5. Pick from plateaus, not peaks

Before saving, scan the top ten trials. The trustworthy winner is a cluster: several trials with similar parameter values all showing similar validation expectancy. A lone trial whose result collapses when a parameter moves slightly is a fit to noise, even if it has the best score. Prefer the middle of a stable neighborhood over an isolated peak.

6. Sit the final exam - once

Run one normal backtest of the finished variant over the reserved recent window from step 1. You are checking one thing: does the per-trade expectancy keep its sign on data nothing was ever fit to?
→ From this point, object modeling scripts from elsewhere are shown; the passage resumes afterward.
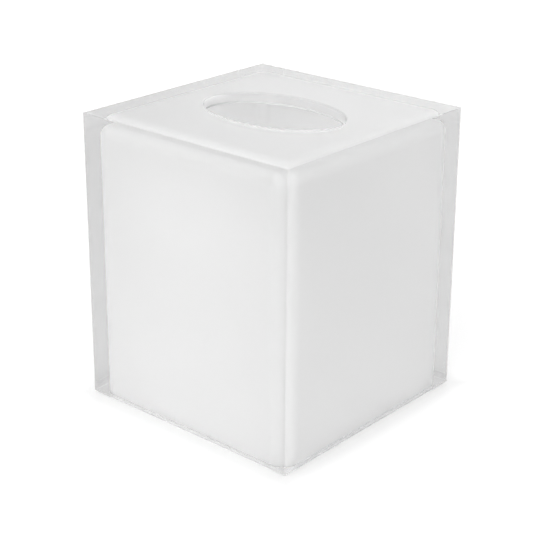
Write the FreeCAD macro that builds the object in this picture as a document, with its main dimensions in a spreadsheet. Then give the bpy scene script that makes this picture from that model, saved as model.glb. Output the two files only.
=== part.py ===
import FreeCAD, Part
import math
import os
import Sketcher

# Boutique tissue box cover. A clear acrylic block is cast around a thin white liner with
# rounded edges. The block is open underneath and an oval slot goes through its top. Four
# clear stick-on bumpers keep it off the table.
#
# Frame: +Z is up, and the origin is at the centre of the footprint, on the surface that the
# cover stands on. X runs along the slot's long axis. Sizes are in millimetres.

DRIVING_SIZES = (
    ("block_width", "133.35", "outside width and depth of the square block"),
    ("block_height", "152.4", "height of the block, without its bumpers"),
    ("wall_clear", "6.35", "clear acrylic between the liner and each outside wall"),
    ("wall_top", "5", "clear acrylic between the liner and the block's top"),
    ("wall_liner", "1", "thickness of the white liner"),
    ("core_radius", "7", "outside radius of the liner's upright and top edges"),
    ("upright_edge_radius", "0.6", "polished radius of the block's four upright edges"),
    ("polish_radius", "0.3", "polished break of the block's top and bottom edges"),
    ("slot_length", "82.5", "length of the oval slot, along X"),
    ("slot_width", "52.5", "width of the oval slot, along Y"),
    ("rim_radius", "0.8", "polished radius of the slot's upper rim"),
    ("bumper_diameter", "8", "diameter of a stick-on bumper"),
    ("bumper_height", "1", "height of a bumper"),
    ("bumper_foot_radius", "0.3", "rounding around a bumper's foot"),
    ("bumper_inset", "6.5", "from the block's outside faces to a bumper's centre"),
)

BUMPER_CORNERS = (
    ("bumper_front_left", -1, -1),
    ("bumper_front_right", 1, -1),
    ("bumper_back_right", 1, 1),
    ("bumper_back_left", -1, 1),
)

CORE_WIDTH = "Sizes.block_width - 2 * Sizes.wall_clear"
CORE_HEIGHT = "Sizes.block_height - Sizes.wall_top"
TOLERANCE = 0.001


def make_sizes(doc):
    """Put every driving dimension in a spreadsheet, one aliased row each."""
    sheet = doc.addObject("Spreadsheet::Sheet", "Sizes")
    for row, (alias, value, note) in enumerate(DRIVING_SIZES, start=1):
        sheet.set(f"A{row}", alias)
        sheet.set(f"B{row}", value)
        sheet.setAlias(f"B{row}", alias)
        sheet.set(f"C{row}", note)
    doc.recompute()
    return sheet


def make_body(doc, name):
    """Start a sub-part that stands on the bumpers' upper faces."""
    body = doc.addObject("PartDesign::Body", name)
    body.Label = name
    body.setExpression("Placement.Base.z", "Sizes.bumper_height")
    return body


def ground_sketch(body, name):
    """Add a sketch on the body's own XY plane."""
    sketch = body.newObject("Sketcher::SketchObject", name)
    planes = [item for item in body.Origin.OriginFeatures if item.Role == "XY_Plane"]
    sketch.AttachmentSupport = [(planes[0], "")]
    sketch.MapMode = "FlatFace"
    return sketch


def square_sketch(body, name, width_expression, start_width):
    """Sketch a square centred on the body's origin."""
    sketch = ground_sketch(body, name)
    half = start_width / 2
    signs = ((-1, -1), (1, -1), (1, 1), (-1, 1))
    corners = [FreeCAD.Vector(half * sign_x, half * sign_y, 0) for sign_x, sign_y in signs]
    for index, corner in enumerate(corners):
        sketch.addGeometry(Part.LineSegment(corner, corners[(index + 1) % 4]))
    for index in range(4):
        sketch.addConstraint(Sketcher.Constraint("Coincident", index, 2, (index + 1) % 4, 1))
        direction = "Horizontal" if index % 2 == 0 else "Vertical"
        sketch.addConstraint(Sketcher.Constraint(direction, index))
    sketch.addConstraint(Sketcher.Constraint("Symmetric", 0, 1, 1, 2, -1, 1))
    for line in (0, 1):
        size = sketch.addConstraint(Sketcher.Constraint("Distance", line, start_width))
        sketch.renameConstraint(size, f"side_{line}")
        sketch.setExpression(f"Constraints.side_{line}", width_expression)
    return sketch


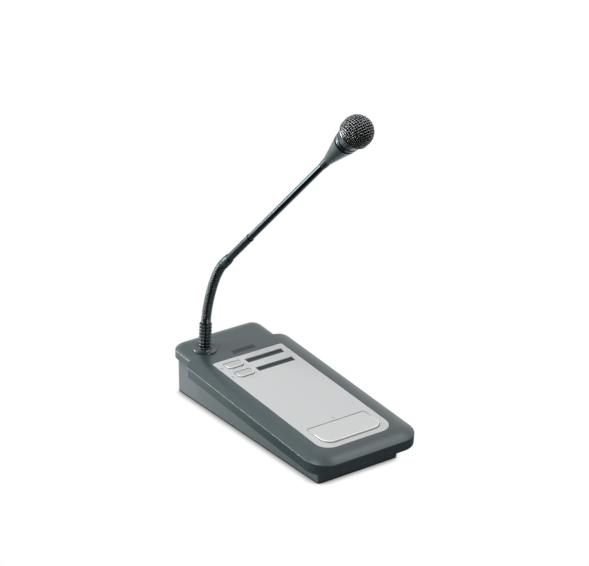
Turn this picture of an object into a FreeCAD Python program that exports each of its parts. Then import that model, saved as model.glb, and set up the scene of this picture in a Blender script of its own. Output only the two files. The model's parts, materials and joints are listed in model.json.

  • It holds: trust the strategy at modest size, and set expectations from the validation expectancy, never from the full-window return.
  • It fails: the edge is not there. Going back to re-tune parameters and "re-take" the exam burns the holdout - wait for new market data before judging this strategy again.

Reading the results

The run view ranks trials by score, with the baseline (your current configuration) pinned at the top so you can see whether any trial actually beat it.

The two columns to read first on a walk-forward run:

  • Validation / Trade - average profit per trade on the held-out window, with the trade count in parentheses. This is the most honest forward estimate on the page. +5% over 25 trades beats +15% over 8.
  • Train / Trade - the same number on the window the parameters were fit to. It is always flattered, because the optimizer chose these parameters precisely for shining there. A large train-to-validation gap is the overfitting signature.

The full-window Return column is the least meaningful number on the page: it is compounded, leverage-amplified, and usually dominated by a few old outlier years. Never size positions from it.

Rejected trials are information, not failures. "Too few trades" means the config does not trade often enough on this range to be judged - use a longer date range, not a lower bar. A wall of "validation max drawdown" rejections means the strategy structure fights the recent market (see step 2 above).

Save the winner only if it clears the baseline on the validation window by a meaningful margin - a tiny edge is usually noise.